Die Story braucht ein wenig Zeit um aus ihren Startlöchern zu kommen und leidet auch zu Beginn und Ende des dritten Aktes an Pacing-Problemen. Manchmal passiert für eine Weile wenig, manchmal passiert zu viel auf einmal. Manche Figuren werden aufgebaut und dann am Ende übergangen. Dennoch funktioniert die Story in sich sehr gut und diese hervorragend geschriebenen und gespielten Figuren überdecken das gelegentlich problematische Erzähltempo. Ich breche hier erneut mit der Superlativregel: Die Geschichte von Marvel’s Spider-Man ist besser als alle Geschichten aus jeglichen MCU, DCEU und X-Men Filmen. (Man beachte, dass hier Christopher Nolans Batman-Reihe nicht einbezogen ist.)
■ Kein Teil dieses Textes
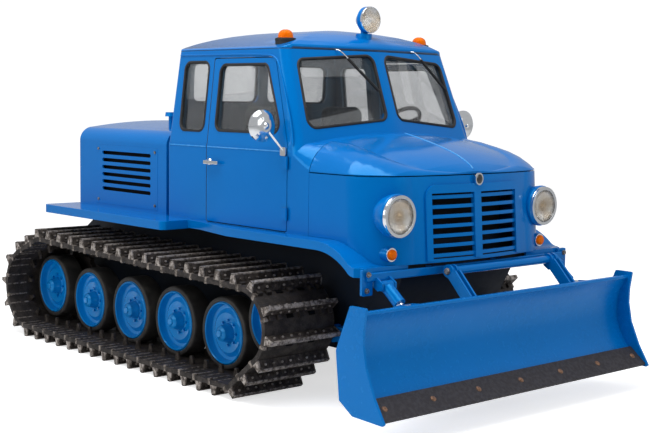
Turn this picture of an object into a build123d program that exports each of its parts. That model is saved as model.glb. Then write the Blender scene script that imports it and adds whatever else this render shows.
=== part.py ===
"""Snowcat groomer: a tracked carrier with a cab, a rear body and a front dozer blade.

Frame: millimetres, +X forward, +Y to the vehicle's left, +Z up.
The origin is on the ground, under the middle of the whole machine.
"""
from build123d import *
from math import acos, asin, atan2, cos, degrees, pi, radians, sin, sqrt, tan
import os

os.makedirs("parts", exist_ok=True)

# ---------------------------------------------------------------- clearances
SHUT_GAP = 7.0          # gap round a door or the bonnet
SEAT_GAP = 0.4          # gap where two pieces on one body only rest on each other
RUN_GAP = 6.0           # gap beside a moving arm

# ---------------------------------------------------------------- tracks
TRACK_INNER_Y = 650.0
TRACK_WIDTH = 620.0
TRACK_THICKNESS = 105.0         # link plate and grouser together
PLATE_THICKNESS = 34.0
GROUSER_FOOT = 62.0             # length of a grouser along the loop, at the plate
GROUSER_TIP = 26.0
SHOE_COUNT = 44
LOOP_REAR_X = -2035.0
LOOP_REAR_R = 418.0             # out to the grouser tips
RISE_X = -1800.0                # lift roller that carries the top run behind
RISE_Z = 762.0
LOOP_FRONT_X = 992.0
LOOP_FRONT_Z = 530.0
LOOP_FRONT_R = 355.0
GROUND_FRONT_X = 900.0          # where the loop leaves the ground at the front
HORN_Y = 1062.0
HORN_HEIGHT = 62.0
HORN_LENGTH = 56.0              # at the plate, along the loop
HORN_TIP = 26.0
HORN_THICKNESS = 22.0

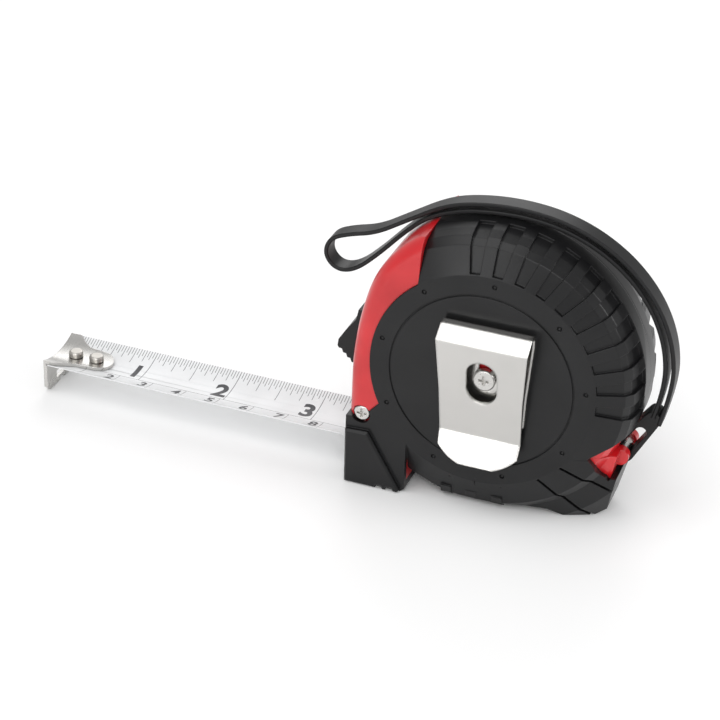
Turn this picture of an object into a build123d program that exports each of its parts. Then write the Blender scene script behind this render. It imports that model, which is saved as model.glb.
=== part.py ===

Was in den Dialogsequenzen zu kritisieren wäre, passiert außerhalb der Zwischensequenz und in der offenen Welt. Hier hat Insomniac, wie für ein Spider-Man Titel üblich, allerlei witzige Kommentare und Monologe eingebaut. Diese funktionieren jedoch meistens nicht, wirken erzwungen und eher hineingestopft und verlieren nach ihrer dritten Wiederholung auch den kleinsten Lachfaktor.
Das ändert aber nichts an der Hauptgeschichte. Man lacht, fiebert und weint sogar mit diesen großartigen Figuren mit. Der dramatische Aufbau funktioniert, die emotionale Ladung ebenso.
Technisch makellos
Auf technischer Ebene hält Marvel’s Spider-Man jeglichem Zweifel stand. Durch einen gewissen Art-Style balanciert das Spiel perfekt auf einer Grenze zwischen Fotorealismus und abstrakten Stil. Die Charaktere wirken glaubwürdig und man kauft ihnen jede Emotion ab. Äußerlich ist New York schlicht atemberaubend schön, vor allem auch mit den verschiedenen Lichteffekten von Tag, Nacht und Dämmerung.
Auch was die Musik angeht überzeugt Marvel’s Spider-Man. Die Musik wirkt typisch heroisch, aber ohne im Einheitsbrei der Superhelden-Motive unterzugehen. Sie wagt sich in dramatischen Höhepunkten nach vorne zu drängen und die Emotionen des Spielers zu untermalen, sie behält es sich aber auch vor gerne mal die Figuren des Spiels oder die Geräuschkulisse der Stadt für sich stehen zu lassen. Es gibt jedoch nur ein Stück, das wirklich auch nach Spielschluss einem im Kopf bleibt.